## SHORT TASK
Print all the records exactly, please.

## RECORDED DATA
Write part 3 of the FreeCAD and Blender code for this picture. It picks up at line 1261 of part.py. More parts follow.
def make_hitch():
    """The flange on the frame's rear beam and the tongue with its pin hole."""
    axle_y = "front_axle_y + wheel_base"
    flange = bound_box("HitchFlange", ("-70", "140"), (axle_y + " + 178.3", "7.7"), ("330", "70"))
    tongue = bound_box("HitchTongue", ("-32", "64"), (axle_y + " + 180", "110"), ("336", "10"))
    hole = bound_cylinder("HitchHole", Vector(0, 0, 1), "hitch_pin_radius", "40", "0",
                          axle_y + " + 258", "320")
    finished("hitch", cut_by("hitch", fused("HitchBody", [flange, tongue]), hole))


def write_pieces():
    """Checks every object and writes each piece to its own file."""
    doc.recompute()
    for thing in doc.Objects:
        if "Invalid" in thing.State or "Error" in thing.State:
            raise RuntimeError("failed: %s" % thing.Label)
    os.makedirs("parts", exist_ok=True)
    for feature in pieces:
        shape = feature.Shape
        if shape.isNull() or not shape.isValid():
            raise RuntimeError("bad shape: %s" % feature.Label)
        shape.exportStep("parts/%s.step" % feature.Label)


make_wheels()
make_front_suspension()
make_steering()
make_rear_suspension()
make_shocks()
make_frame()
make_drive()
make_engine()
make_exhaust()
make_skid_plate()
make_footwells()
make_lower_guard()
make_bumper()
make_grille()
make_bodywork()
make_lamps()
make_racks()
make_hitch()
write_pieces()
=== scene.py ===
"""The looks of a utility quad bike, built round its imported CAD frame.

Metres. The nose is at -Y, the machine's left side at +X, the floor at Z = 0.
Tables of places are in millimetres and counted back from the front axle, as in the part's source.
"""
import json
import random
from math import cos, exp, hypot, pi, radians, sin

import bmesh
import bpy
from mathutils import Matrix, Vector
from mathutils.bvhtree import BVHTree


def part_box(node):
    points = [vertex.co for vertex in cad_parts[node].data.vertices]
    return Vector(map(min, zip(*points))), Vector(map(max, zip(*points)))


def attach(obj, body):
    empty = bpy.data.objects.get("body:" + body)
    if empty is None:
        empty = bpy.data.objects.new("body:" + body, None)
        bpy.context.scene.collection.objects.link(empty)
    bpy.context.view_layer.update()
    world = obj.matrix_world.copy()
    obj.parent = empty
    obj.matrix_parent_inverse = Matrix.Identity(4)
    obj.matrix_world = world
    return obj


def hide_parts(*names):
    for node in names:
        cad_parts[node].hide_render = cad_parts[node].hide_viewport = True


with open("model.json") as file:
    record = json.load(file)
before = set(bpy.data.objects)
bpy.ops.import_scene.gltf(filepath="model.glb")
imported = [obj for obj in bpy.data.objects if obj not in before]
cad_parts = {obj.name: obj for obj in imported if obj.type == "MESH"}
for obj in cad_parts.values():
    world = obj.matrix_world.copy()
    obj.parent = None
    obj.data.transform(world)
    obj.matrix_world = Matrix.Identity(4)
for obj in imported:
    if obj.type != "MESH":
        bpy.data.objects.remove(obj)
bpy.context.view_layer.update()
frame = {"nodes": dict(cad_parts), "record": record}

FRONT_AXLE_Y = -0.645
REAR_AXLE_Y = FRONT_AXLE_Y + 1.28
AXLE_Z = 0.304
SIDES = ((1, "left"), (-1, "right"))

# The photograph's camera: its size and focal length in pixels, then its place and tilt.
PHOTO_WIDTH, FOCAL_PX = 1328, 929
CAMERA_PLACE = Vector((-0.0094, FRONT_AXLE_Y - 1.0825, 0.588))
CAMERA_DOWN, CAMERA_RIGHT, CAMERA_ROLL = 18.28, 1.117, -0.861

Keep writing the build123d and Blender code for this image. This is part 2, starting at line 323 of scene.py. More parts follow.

## FINISHED EXERCISE
Write part 3 of the FreeCAD and Blender code for this picture. It picks up at line 1261 of part.py. More parts follow.
def make_hitch():
    """The flange on the frame's rear beam and the tongue with its pin hole."""
    axle_y = "front_axle_y + wheel_base"
    flange = bound_box("HitchFlange", ("-70", "140"), (axle_y + " + 178.3", "7.7"), ("330", "70"))
    tongue = bound_box("HitchTongue", ("-32", "64"), (axle_y + " + 180", "110"), ("336", "10"))
    hole = bound_cylinder("HitchHole", Vector(0, 0, 1), "hitch_pin_radius", "40", "0",
                          axle_y + " + 258", "320")
    finished("hitch", cut_by("hitch", fused("HitchBody", [flange, tongue]), hole))


def write_pieces():
    """Checks every object and writes each piece to its own file."""
    doc.recompute()
    for thing in doc.Objects:
        if "Invalid" in thing.State or "Error" in thing.State:
            raise RuntimeError("failed: %s" % thing.Label)
    os.makedirs("parts", exist_ok=True)
    for feature in pieces:
        shape = feature.Shape
        if shape.isNull() or not shape.isValid():
            raise RuntimeError("bad shape: %s" % feature.Label)
        shape.exportStep("parts/%s.step" % feature.Label)


make_wheels()
make_front_suspension()
make_steering()
make_rear_suspension()
make_shocks()
make_frame()
make_drive()
make_engine()
make_exhaust()
make_skid_plate()
make_footwells()
make_lower_guard()
make_bumper()
make_grille()
make_bodywork()
make_lamps()
make_racks()
make_hitch()
write_pieces()
=== scene.py ===
"""The looks of a utility quad bike, built round its imported CAD frame.

Metres. The nose is at -Y, the machine's left side at +X, the floor at Z = 0.
Tables of places are in millimetres and counted back from the front axle, as in the part's source.
"""
import json
import random
from math import cos, exp, hypot, pi, radians, sin

import bmesh
import bpy
from mathutils import Matrix, Vector
from mathutils.bvhtree import BVHTree


def part_box(node):
    points = [vertex.co for vertex in cad_parts[node].data.vertices]
    return Vector(map(min, zip(*points))), Vector(map(max, zip(*points)))


def attach(obj, body):
    empty = bpy.data.objects.get("body:" + body)
    if empty is None:
        empty = bpy.data.objects.new("body:" + body, None)
        bpy.context.scene.collection.objects.link(empty)
    bpy.context.view_layer.update()
    world = obj.matrix_world.copy()
    obj.parent = empty
    obj.matrix_parent_inverse = Matrix.Identity(4)
    obj.matrix_world = world
    return obj


def hide_parts(*names):
    for node in names:
        cad_parts[node].hide_render = cad_parts[node].hide_viewport = True


with open("model.json") as file:
    record = json.load(file)
before = set(bpy.data.objects)
bpy.ops.import_scene.gltf(filepath="model.glb")
imported = [obj for obj in bpy.data.objects if obj not in before]
cad_parts = {obj.name: obj for obj in imported if obj.type == "MESH"}
for obj in cad_parts.values():
    world = obj.matrix_world.copy()
    obj.parent = None
    obj.data.transform(world)
    obj.matrix_world = Matrix.Identity(4)
for obj in imported:
    if obj.type != "MESH":
        bpy.data.objects.remove(obj)
bpy.context.view_layer.update()
frame = {"nodes": dict(cad_parts), "record": record}

FRONT_AXLE_Y = -0.645
REAR_AXLE_Y = FRONT_AXLE_Y + 1.28
AXLE_Z = 0.304
SIDES = ((1, "left"), (-1, "right"))

# The photograph's camera: its size and focal length in pixels, then its place and tilt.
PHOTO_WIDTH, FOCAL_PX = 1328, 929
CAMERA_PLACE = Vector((-0.0094, FRONT_AXLE_Y - 1.0825, 0.588))
CAMERA_DOWN, CAMERA_RIGHT, CAMERA_ROLL = 18.28, 1.117, -0.861

Keep writing the build123d and Blender code for this image. This is part 2, starting at line 323 of scene.py. More parts follow.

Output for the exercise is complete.